The transmission protocol plays a critical role in this equation. The Bose QuietComfort Ultra utilizes Bluetooth 5.3, a standard designed to improve the efficiency and stability of wireless connections. This protocol supports optimized data scheduling, which helps in maintaining the robust bandwidth required for transmitting high-fidelity audio streams alongside the telemetry data needed for control and synchronization. By managing the connection stability and power consumption effectively, modern Bluetooth standards allow for the continuous operation of power-hungry DSP and IMU functions without rapidly depleting the compact batteries inherent to the True Wireless Stereo (TWS) form factor.
The convergence of adaptive noise cancellation, HRTF-based spatial rendering, and low-latency wireless protocols defines the current state of personal audio technology. As algorithms become more refined and hardware more efficient, the boundary between physical sound and computationally generated audio continues to blur, offering users unprecedented control over their acoustic environment.

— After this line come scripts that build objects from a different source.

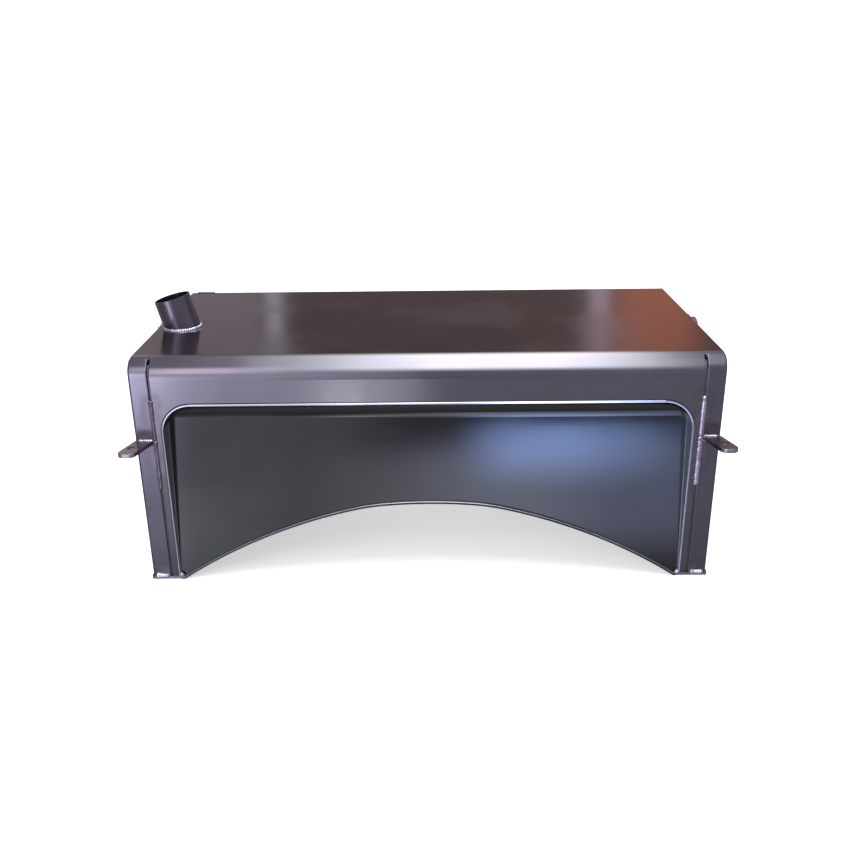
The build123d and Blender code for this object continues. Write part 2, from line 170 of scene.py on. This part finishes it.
def weld_heat(tree, place, axes, folded, folded_x):
    """Where welding has heated the sheets: the seams, ears, feet and filler neck."""
    seam = near_upright(tree, axes, folded_x, seam_x, front_y, seam_weld_low, seam_weld_high, 0.030)
    ear = near_point(tree, folded, (ear_root_x, front_y, ear_z), 0.008, 0.034)
    foot = near_point(tree, folded, (ear_root_x, front_y, foot_z), 0.006, 0.040)
    neck = near_point(tree, place, neck_foot, neck_radius, neck_radius + 0.022)
    sides = maths(tree, "MAXIMUM", seam, ear)
    ends = maths(tree, "MAXIMUM", foot, neck)
    total = maths(tree, "MAXIMUM", sides, ends)
    ragged = stretched_noise(tree, place, (55, 55, 40), 4.0, 3.0)
    return maths(tree, "MULTIPLY", total, ramp(tree, ragged, 0.30, 0.62, 0.15, 1.0))


def oiled_steel(name, tint, rough, grain_axis, paint=None, heated=False, dulled=None):
    """Cold-rolled sheet under a thin film of oil: rolling grain, smears, small scratches.

    tint is the base colour and grain_axis the rolling direction. paint, if there is one,
    changes the colour by where on the object it is, and dulled says where the steel is matt.
    """
    material = bpy.data.materials.new(name)
    material.use_nodes = True
    tree = material.node_tree
    shader = tree.nodes["Principled BSDF"]
    place, axes, folded, folded_x = object_place(tree)

    along, across = 9.0, 1400.0
    stretch = [across, across, across]
    stretch["XYZ".index(grain_axis)] = along
    grain = stretched_noise(tree, place, stretch, 2.0)
    smear = stretched_noise(tree, place, (7, 7, 7), 5.0, 1.3)
    cloud = stretched_noise(tree, place, (2.4, 3.0, 4.0), 3.0, 7.1)
    speck = stretched_noise(tree, place, (420, 420, 420), 2.0, 2.2)

    base = colour(*tint)
    if paint:
        base = paint(tree, axes, base)
    base = blend(tree, ramp(tree, cloud, 0.35, 0.7, 0.0, 0.20), base, shade_of(tint, 0.62))
    base = blend(tree, ramp(tree, smear, 0.48, 0.75, 0.0, 0.15), base, shade_of(tint, 1.4))
    base = blend(tree, ramp(tree, speck, 0.70, 0.80, 0.0, 0.35), base, shade_of(tint, 0.4))
    roughness = maths(tree, "ADD", rough, ramp(tree, smear, 0.35, 0.75, -0.03, 0.06))
    roughness = maths(tree, "ADD", roughness, ramp(tree, grain, 0.3, 0.7, -0.015, 0.015))

    if heated:
        heat = weld_heat(tree, place, axes, folded, folded_x)
        smoke = blend(tree, ramp(tree, heat, 0.05, 0.5, 0.0, 0.45), base, colour(*oil_smoke))
        base = blend(tree, ramp(tree, heat, 0.55, 1.0, 0.0, 0.6), smoke, colour(*heat_blue))
        roughness = maths(tree, "ADD", roughness, maths(tree, "MULTIPLY", heat, 0.12))

    if dulled:
        matt = maths(tree, "MULTIPLY", dulled(tree, axes), 0.45)
        roughness = maths(tree, "ADD", roughness, matt)

    scratches = stretched_noise(tree, place, (18, 30, 900), 2.0, 5.5)
    fine = maths(tree, "MULTIPLY", grain, 0.5)
    height = maths(tree, "ADD", fine, maths(tree, "MULTIPLY", scratches, 0.3))
    bump = add(tree, "ShaderNodeBump", {"Strength": 0.012, "Distance": 0.0004, "Height": height})
    tree.links.new(base, shader.inputs["Base Color"])
    tree.links.new(roughness, shader.inputs["Roughness"])
    tree.links.new(bump.outputs[0], shader.inputs["Normal"])
    shader.inputs["Metallic"].default_value = 1.0
    shader.inputs["Coat Weight"].default_value = 0.25
    shader.inputs["Coat Roughness"].default_value = 0.12
    return material


def paint_wrapper(tree, axes, base):
    """A thin brown on the top, stronger to the right: partly a bloom on the steel, partly a painted
    reflection of brown surroundings.
    """
    # partly the steel's own brown bloom, partly a painted reflection
    brown = blend(tree, ramp(tree, axes[0], -0.15, 0.42), colour(0.165, 0.140, 0.140),
                  colour(0.220, 0.150, 0.125))
    return blend(tree, ramp(tree, axes[2], top_z - 0.0018, top_z - 0.0002), base, brown)


def normal_axes(tree):
    """The three parts of the surface's own direction."""
    normal = add(tree, "ShaderNodeTexCoord").outputs["Normal"]
    return add(tree, "ShaderNodeSeparateXYZ", {0: normal}).outputs


def facing_front(tree, low, high):
    """0 where a surface faces away from the front, 1 where it faces it."""
    forward = maths(tree, "MULTIPLY", normal_axes(tree)[1], -1.0)
    return ramp(tree, forward, low, high)


def paint_lip_highlight_and_cut_edge_shade(tree, axes, base):
    """Painted highlight on top of the lip, and dark along its front edge: partly the sheared edge's own
    colour, partly painted shade.
    """
    # painted highlight where the lip faces up
    base = blend(tree, ramp(tree, normal_axes(tree)[2], 0.2, 0.5), base, colour(*painted_lip_highlight))
    # dark where the lip faces the front: partly the cut edge's own colour, partly painted shade
    return blend(tree, facing_front(tree, 0.80, 0.96), base, colour(*cut_edge_and_painted_shade))


def paint_ground_edge(tree, axes, base):
    """Bright where the front edge of a plate was ground."""
    return blend(tree, facing_front(tree, 0.30, 0.80), base, colour(*ground_edge))


def recess_sides(tree, axes):
    """1 on the recess's side walls."""
    folded_x = maths(tree, "ABSOLUTE", axes[0])
    return ramp(tree, folded_x, recess_side_x - 0.0012, recess_side_x - 0.0002)


def paint_recess(tree, axes, base):
    """Painted highlight on the rim round the opening, a paler greenish painted reflection in the top bend,
    and side walls painted paler to lift their shade."""
    # painted reflection: the top bend is paler and greenish
    base = blend(tree, ramp(tree, axes[2], recess_bend_z, recess_bend_z + 0.012), base,
                 colour(0.085, 0.100, 0.085))
    # painted light: the side walls are paler than the panel to lift their shade
    base = blend(tree, recess_sides(tree, axes), base, colour(0.30, 0.33, 0.31))
    # painted highlight along the proud rim round the opening
    rim = ramp(tree, axes[1], front_y + 0.0002, front_y - 0.0008)
    return blend(tree, rim, base, colour(*painted_rim_highlight))


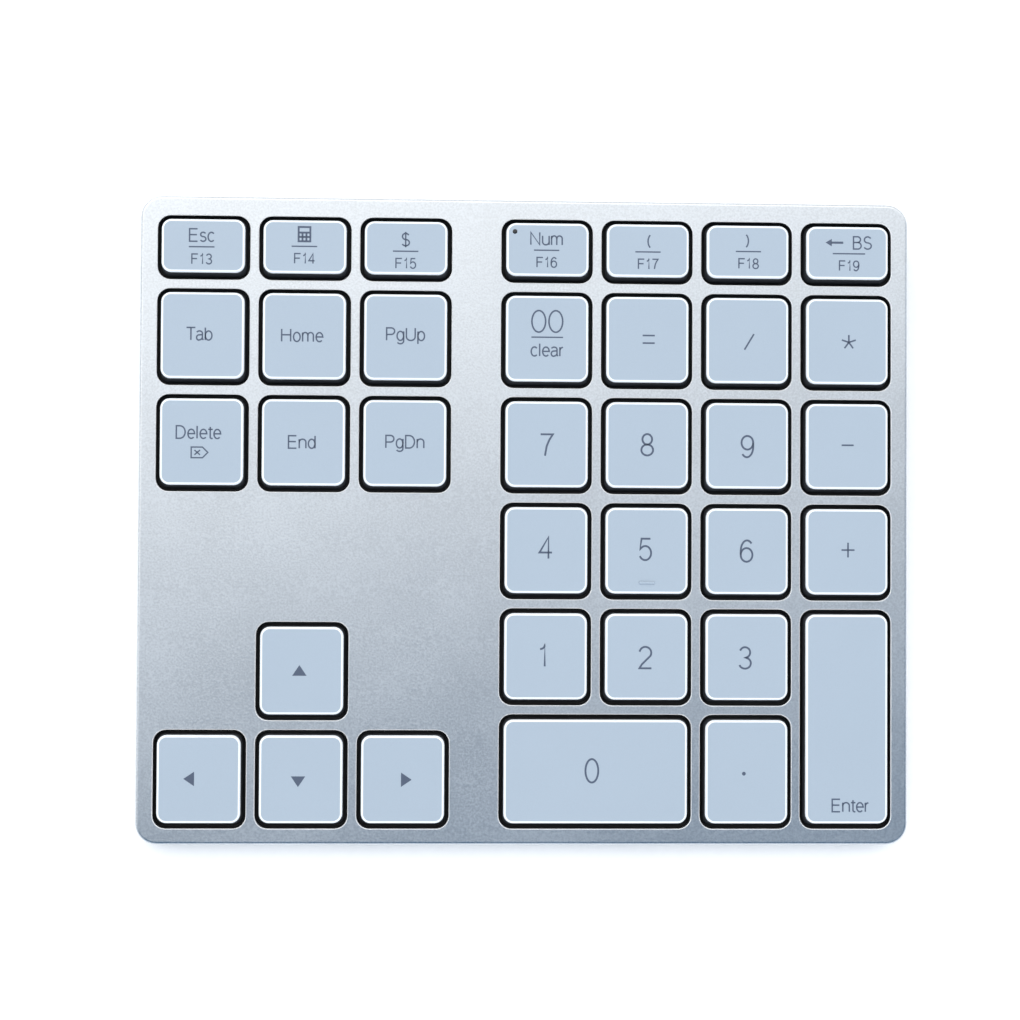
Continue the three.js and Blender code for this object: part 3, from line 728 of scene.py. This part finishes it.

Future Outlook: The Era of Auditory Augmented Reality
As we look toward the next generation of personal audio, the trajectory suggests a move beyond mere isolation and immersion toward true Auditory Augmented Reality (AAR). Future iterations of these technologies will likely leverage neural processing units (NPUs) to perform semantic scene analysis. Instead of simply canceling all noise, devices could be trained to identify and selectively pass through specific acoustic events—such as a siren, a gate announcement, or a specific person’s voice—while suppressing irrelevant background clutter. Furthermore, the integration of biometric sensors into the earbud form factor could allow the audio profile to adapt to the user’s stress levels or heart rate, dynamically adjusting the noise cancellation intensity or the spectral balance of the music to promote physiological regulation. The earbud is poised to become not just a listening device, but a continuous, intelligent interface between the user’s mind and the auditory world.